There is a moment in the children's film Bedknobs and Broomsticks which, viewed through a modern perspective, sums up the British game better than just about anything else. It is, of course, during the animated football match between two teams of animals watched with interest by young Charlie Rawlins.
-- Swansea waiting on Britton
When a flamboyant ostrich receives the ball and begins to put on a show of skill, Rawlins yells "Get rid of it!", echoing the contemporary sentiments of the average man on the football terrace up and down the land. It seems unlikely a South American crowd, for example, would feel the same way, prizing individual skill as highly as they always have.
This was 1971, so perhaps we shouldn't be surprised. However, at the same time across the North Sea, Ajax of Amsterdam had already begun to play Total Football, a system most often associated with its poster boy Johan Cruyff -- who, as a manager, later brought Michael Laudrup to Barcelona as a player, where Laudrup would learn many of the principles he now encourages in his Swansea side.

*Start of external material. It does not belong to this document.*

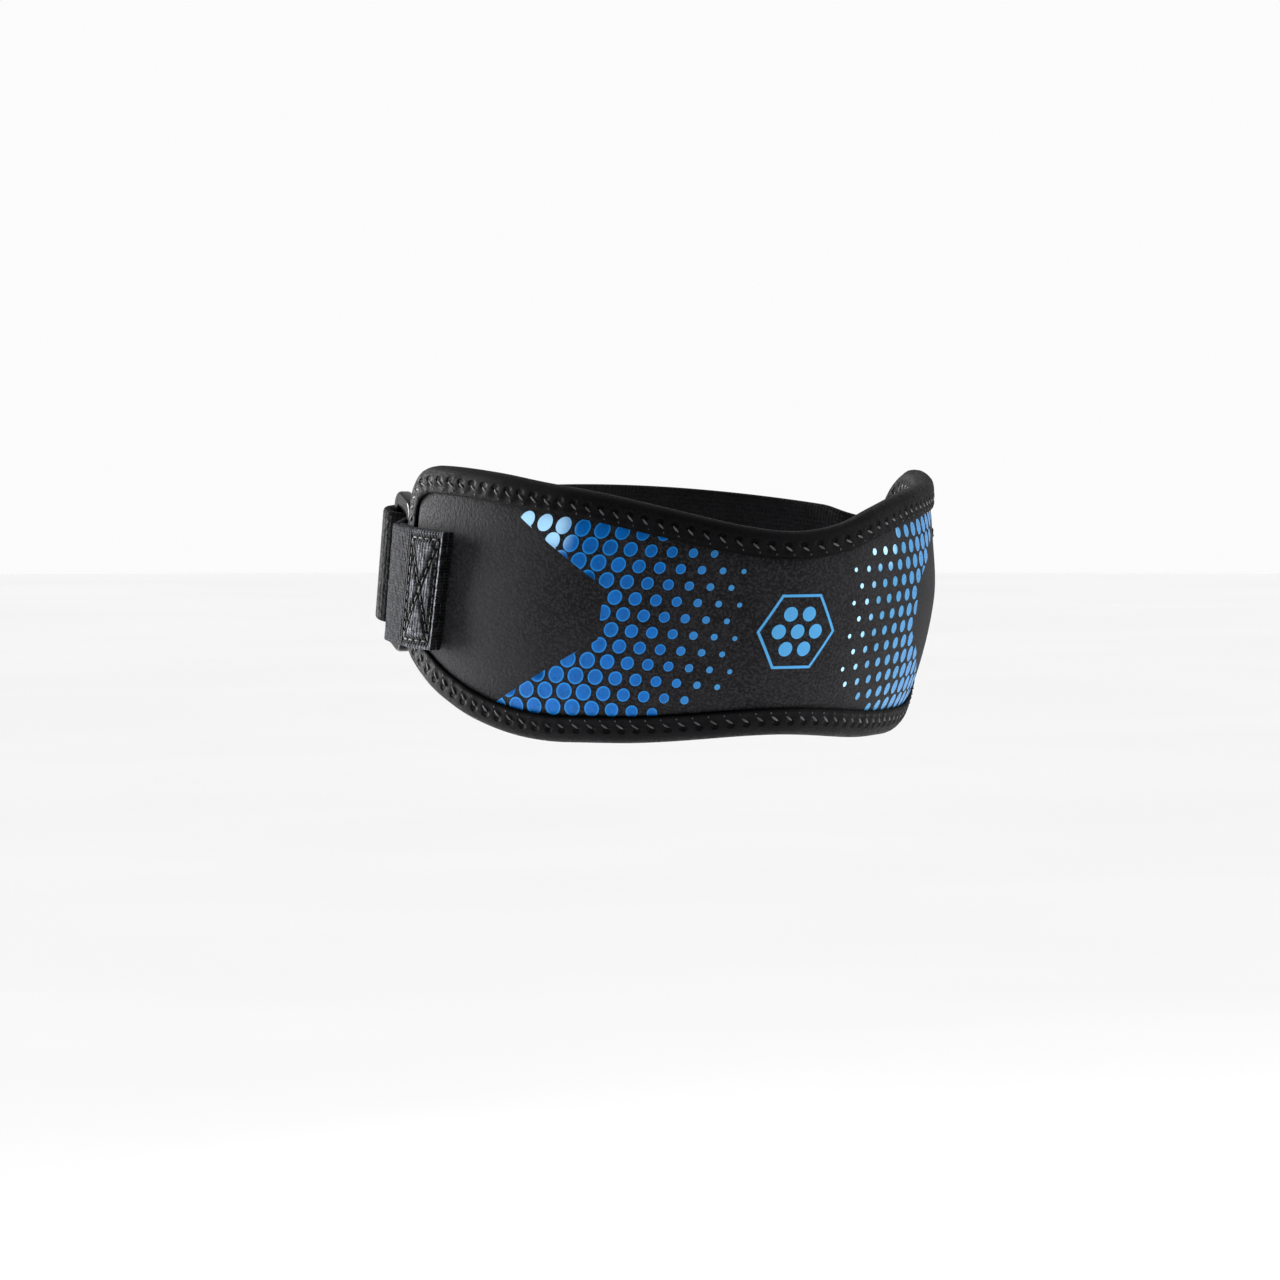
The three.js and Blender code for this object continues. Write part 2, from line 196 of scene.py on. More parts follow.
# Camera: the photograph's angle, its size of a pixel and how far the part lies from its middle.
CAMERA_TURN = 26.15
CAMERA_RISE = 2.0
CAMERA_DISTANCE = 1.6
PHOTO_PIXELS = 1280
PIXEL_MM = 0.243
PHOTO_SHIFT = (-44.7, -38.2)
SENSOR_WIDTH = 36


class StrapSizes(bpy.types.PropertyGroup):
    """Sizes that a maker would change."""

    pad_length: bpy.props.FloatProperty(
        name="Pad Length", description="Length of the pad, laid flat",
        default=236 * MM, unit="LENGTH", subtype="DISTANCE")
    pad_height: bpy.props.FloatProperty(
        name="Pad Height", description="Full height of the pad at its ends",
        default=66 * MM, unit="LENGTH", subtype="DISTANCE")
    tape_width: bpy.props.FloatProperty(
        name="Tape Width", description="How far the edge tape reaches over the pad",
        default=6.6 * MM, unit="LENGTH", subtype="DISTANCE")
    puff: bpy.props.FloatProperty(
        name="Puff", description="How far the pad swells out beside its edge tape",
        default=0.45 * MM, unit="LENGTH", subtype="DISTANCE")
    web_width: bpy.props.FloatProperty(
        name="Webbing Width", description="Width of the webbing that holds the ring",
        default=29.5 * MM, unit="LENGTH", subtype="DISTANCE")
    strap_width: bpy.props.FloatProperty(
        name="Strap Width", description="Width of the strap",
        default=28 * MM, unit="LENGTH", subtype="DISTANCE")
    emblem_radius: bpy.props.FloatProperty(
        name="Emblem Radius", description="Half the width of the emblem's outline",
        default=10.2 * MM, unit="LENGTH", subtype="DISTANCE")
    floor_drop: bpy.props.FloatProperty(
        name="Floor Drop", description="How far the floor lies below the strap's middle",
        default=0.42, unit="LENGTH", subtype="DISTANCE")


class StrapColours(bpy.types.PropertyGroup):
    """Colours that a maker would change."""

    cloth: bpy.props.FloatVectorProperty(
        name="Cloth", description="Knitted face of the pad", subtype="COLOR",
        default=(0.0046, 0.0046, 0.0052))
    tape: bpy.props.FloatVectorProperty(
        name="Tape", description="Edge tape", subtype="COLOR",
        default=(0.0018, 0.0018, 0.0021))
    thread: bpy.props.FloatVectorProperty(
        name="Thread", description="Stitches", subtype="COLOR",
        default=(0.034, 0.034, 0.036))
    webbing: bpy.props.FloatVectorProperty(
        name="Webbing", description="Webbing that holds the ring", subtype="COLOR",
        default=(0.0066, 0.0069, 0.0078))
    strap: bpy.props.FloatVectorProperty(
        name="Strap", description="Strap", subtype="COLOR",
        default=(0.0026, 0.0026, 0.003))
    plastic: bpy.props.FloatVectorProperty(
        name="Plastic", description="Ring", subtype="COLOR",
        default=(0.0025, 0.0025, 0.0028))
    film: bpy.props.FloatVectorProperty(
        name="Film", description="Printed dots", subtype="COLOR",
        default=(0.0002, 0.067, 0.255))
    film_rim: bpy.props.FloatVectorProperty(
        name="Film Rim", description="Rim of the printed dots", subtype="COLOR",
        default=(0.015, 0.2, 0.52))
    # the print's pale parts, and the painted highlight on its far side
    pale_and_highlit_film: bpy.props.FloatVectorProperty(
        name="Pale Film", description="Print where it pales", subtype="COLOR",
        default=(0.085, 0.35, 0.62))
    floor: bpy.props.FloatVectorProperty(
        name="Floor", description="Floor", subtype="COLOR",
        default=(0.97, 0.97, 0.97))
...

A lot has changed in British football since 1971, or even since Laudrup's Barcelona days, although it is interesting that most of the now-familiar continental flavour has been imported rather than homegrown. Arsene Wenger alone has overseen Arsenal's transformation from drab offside-trap enthusiasts to cultured proponents of 'proper' football.
Swansea's development might have its roots in the reign of English-born Welshman Kenny Jackett, but it has been the combined efforts of a Spaniard, a Portuguese, a Northern Irishman and now a Dane that have seen the small club so often favourably compared with the best footballing sides in Europe.
One of the teams that Swansea draw the most comparisons to are Saturday's opponent, Arsenal. Both sides rely on a passing game to move the ball about on the ground, and it is usually the significantly higher-than-average completed-passes statistic which unites the sides.
If the sides share a philosophical similarity, there are a number of obvious differences. Arsenal are the established top-flight side, and have a fan base, payroll and transfer kitty which far exceed those of Swansea.
Regardless, matches between the sides have usually been close, with the Swans actually edging recent league encounters, with two wins to Arsenal's one.
Saturday's table is set with all the pressure on the bigger team. Not only is there an imbalance of recent results to set right, but the London club are expected to qualify for the Champions League next year, and that means a top-four finish.
The Swans' aspirations are somewhat more modest. With European football already assured for next season thanks to the club's League Cup victory, all that remains is to see how high they can finish. At the moment, it looks like a toss-up between eighth or ninth, in direct competition with West Brom, who the Swans un-usefully lost to last week.
While Saturday's game ought to be easy on the eye, it will be interesting to see how a potentially cagey Arsenal side will handle a carefree Swansea. Recently, 'carefree' has translated into 'careless' on the pitch.
While the Swans should relax having secured Premier League survival and won some silverware, two sloppy second halves have raised questions about the side's commitment to a strong finish.
Wenger will deliberate over which group of unconvincing defenders he will play in front of either a burnt-out starting goalkeeper or recently resurrected backup. Laudrup will hopefully give ex-Arsenal man Kyle Bartley another go in his own defence, while the return of Leon Britton should at least bring some serenity to a recently dishevelled Swansea midfield.
The game is wide open, but since Arsenal did so well Wednesday at Bayern Munich in a match which didn't really matter, I almost expect them to choke in the one which does. At least Arsenal fans will know which excuse Wenger will use to explain it afterwards.
In the meantime, even a loss for Swansea wouldn't be a bad thing if the Swans can string two decent halves together. The Premier League's top four sides loom on the horizon. It wouldn't be a bad time to start finding some form.